|Internet Stock Market Game Is Securities Fraud|
|Description||Appeals court held that an Internet game offering shares of stock in virtual companies earning high rates of return was the sale of unregistered securities, since the terms of the deal meet the Howey test of an investment contract. The operation was a Ponzi scheme to be halted immediately with all assets frozen.|
|Key Words||Investment; Howey Test; Ponzi Schemes|
|C A S E S U M M A R Y|
|Facts||SG ran a "StockGeneration" website offering the chance to buy shares in "virtual companies" listed on SG's "virtual stock exchange." SG arbitrarily set the buy and sell prices of each stock in the imaginary companies biweekly and allowed investors to buy and sell any quantity at posted prices.
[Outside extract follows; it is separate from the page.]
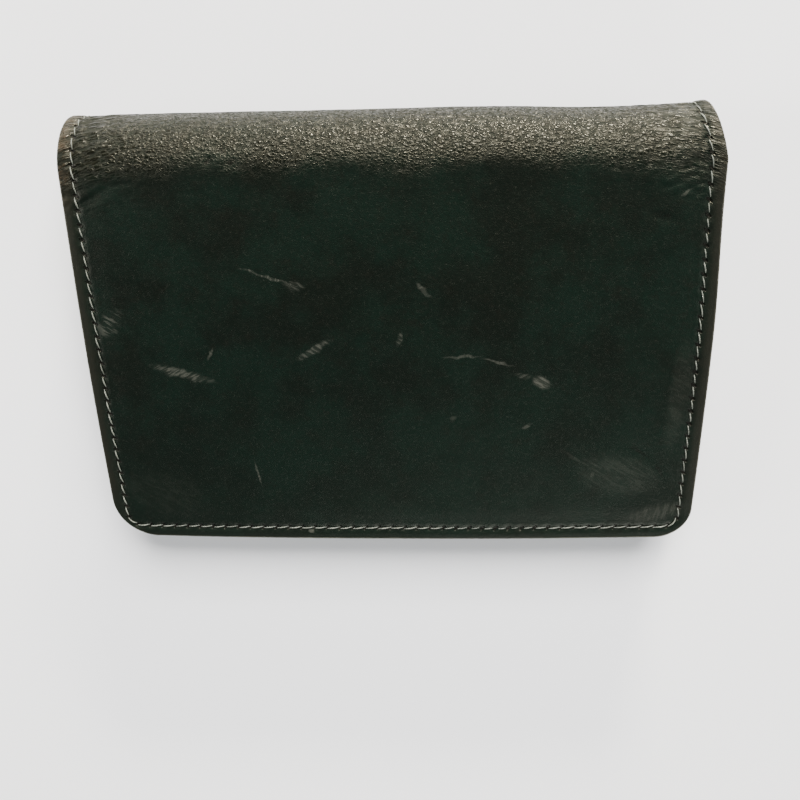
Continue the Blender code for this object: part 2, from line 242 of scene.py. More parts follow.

Millions of dollars had been collected by SG, and participants had trouble redeeming their shares until SG suspended operations. The SEC sued, contending that the sale of shares in a company that was a "game without any risk" that had an average increase in value of 10% per month, was a sale of an unregistered security in violation of the Securities Exchange Act. The district court dismissed the complaint, holding that the shares were clearly marked and defined as a game lacking a business context. The SEC appealed.|
Reversed. Under the Howey test, these are investment contracts, given how they were marketed to the public. It does not matter if the promoter presents the enterprise as a serious commercial venture or calls it a game. The game was a Ponzi or pyramid scheme in which there was a pooling of assets from multiple investors in a manner that all share in profits and risks of the enterprise operated by third parties. An injunction against the operation is issued and assets of SG are to be frozen.